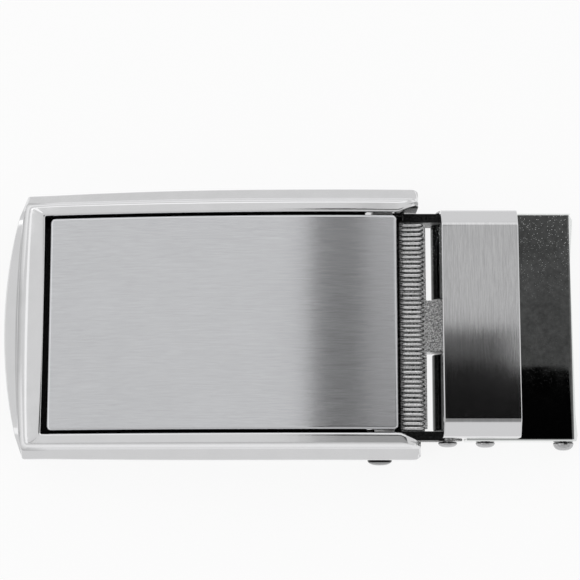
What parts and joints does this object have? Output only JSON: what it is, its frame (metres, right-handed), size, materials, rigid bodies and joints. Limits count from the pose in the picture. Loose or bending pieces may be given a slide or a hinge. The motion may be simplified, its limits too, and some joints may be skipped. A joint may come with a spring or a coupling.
{
  "type": "ratchet belt buckle",
  "caption": "Ratchet belt buckle with a framed face plate that lifts as the release lever, a hinged strap clasp with keeper band, and a toothed clamp jaw.",
  "frame": {"origin": "under the middle of the whole buckle, on the surface it lies on", "axes": "+X along the belt towards the clasp's mouth, +Y across the belt, +Z out of the face"},
  "size_m": [0.094, 0.0454, 0.0117],
  "materials": {
    "satin_cast_metal": "cast zinc alloy, satin nickel plated, smooth",
    "raw_cast_metal": "cast zinc alloy, plated over a rough cast skin",
    "brushed_plate": "brushed along the belt",
    "brushed_band": "brushed across the belt, polished shoulders",
    "dark_polished_sheet": "polished sheet steel, mirror bright",
    "polished_rivet": "polished steel rivet",
    "plain_plated_steel": "plain plated steel"
  },
  "bodies": {
    "frame": {"bezel_frame": "satin_cast_metal", "base_plate": "raw_cast_metal", "lever_pin": "polished_rivet", "hinge_pin": "polished_rivet"},
    "lever": {"face_plate": "brushed_plate", "pawl_lever": "plain_plated_steel"},
    "clasp": {"clasp_channel": "dark_polished_sheet", "keeper_band": "brushed_band", "stop_pin": "polished_rivet", "jaw_pin": "polished_rivet"},
    "jaw": {"clamp_jaw": "plain_plated_steel"}
  },
  "joints": [
    {"name": "lever_hinge", "type": "hinge", "parent": "frame", "child": "lever", "pos_m": [0.0146, 0, 0.0024], "axis": [0, 1, 0], "range_deg": [0, 25], "stiffness_Nm_per_rad": 0.02, "springref_deg": -14.32},
    {"name": "clasp_hinge", "type": "hinge", "parent": "frame", "child": "clasp", "pos_m": [0.0258, 0, 0.0024], "axis": [0, 1, 0], "range_deg": [-18, 70]},
    {"name": "jaw_hinge", "type": "hinge", "parent": "clasp", "child": "jaw", "pos_m": [0.0449, 0, 0.0018], "axis": [0, -1, 0], "range_deg": [0, 80]}
  ]
}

☆ ☆ ☆

* WHAT IS NEEDED *
Reproduce the whole listing word for word.

* THE SOLUTION *
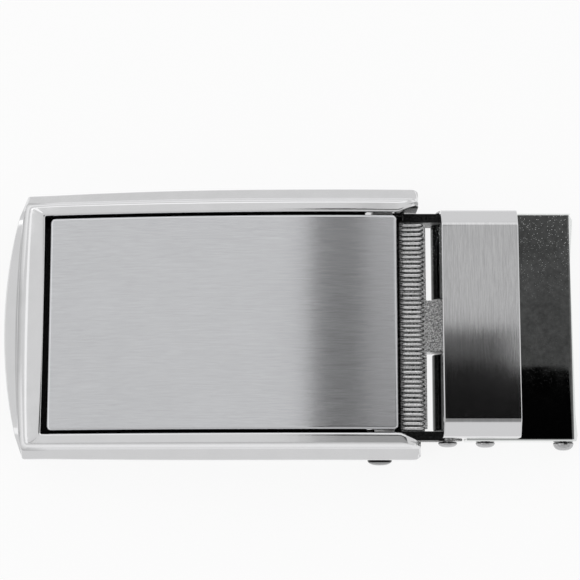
What parts and joints does this object have? Output only JSON: what it is, its frame (metres, right-handed), size, materials, rigid bodies and joints. Limits count from the pose in the picture. Loose or bending pieces may be given a slide or a hinge. The motion may be simplified, its limits too, and some joints may be skipped. A joint may come with a spring or a coupling.
{
  "type": "ratchet belt buckle",
  "caption": "Ratchet belt buckle with a framed face plate that lifts as the release lever, a hinged strap clasp with keeper band, and a toothed clamp jaw.",
  "frame": {"origin": "under the middle of the whole buckle, on the surface it lies on", "axes": "+X along the belt towards the clasp's mouth, +Y across the belt, +Z out of the face"},
  "size_m": [0.094, 0.0454, 0.0117],
  "materials": {
    "satin_cast_metal": "cast zinc alloy, satin nickel plated, smooth",
    "raw_cast_metal": "cast zinc alloy, plated over a rough cast skin",
    "brushed_plate": "brushed along the belt",
    "brushed_band": "brushed across the belt, polished shoulders",
    "dark_polished_sheet": "polished sheet steel, mirror bright",
    "polished_rivet": "polished steel rivet",
    "plain_plated_steel": "plain plated steel"
  },
  "bodies": {
    "frame": {"bezel_frame": "satin_cast_metal", "base_plate": "raw_cast_metal", "lever_pin": "polished_rivet", "hinge_pin": "polished_rivet"},
    "lever": {"face_plate": "brushed_plate", "pawl_lever": "plain_plated_steel"},
    "clasp": {"clasp_channel": "dark_polished_sheet", "keeper_band": "brushed_band", "stop_pin": "polished_rivet", "jaw_pin": "polished_rivet"},
    "jaw": {"clamp_jaw": "plain_plated_steel"}
  },
  "joints": [
    {"name": "lever_hinge", "type": "hinge", "parent": "frame", "child": "lever", "pos_m": [0.0146, 0, 0.0024], "axis": [0, 1, 0], "range_deg": [0, 25], "stiffness_Nm_per_rad": 0.02, "springref_deg": -14.32},
    {"name": "clasp_hinge", "type": "hinge", "parent": "frame", "child": "clasp", "pos_m": [0.0258, 0, 0.0024], "axis": [0, 1, 0], "range_deg": [-18, 70]},
    {"name": "jaw_hinge", "type": "hinge", "parent": "clasp", "child": "jaw", "pos_m": [0.0449, 0, 0.0018], "axis": [0, -1, 0], "range_deg": [0, 80]}
  ]
}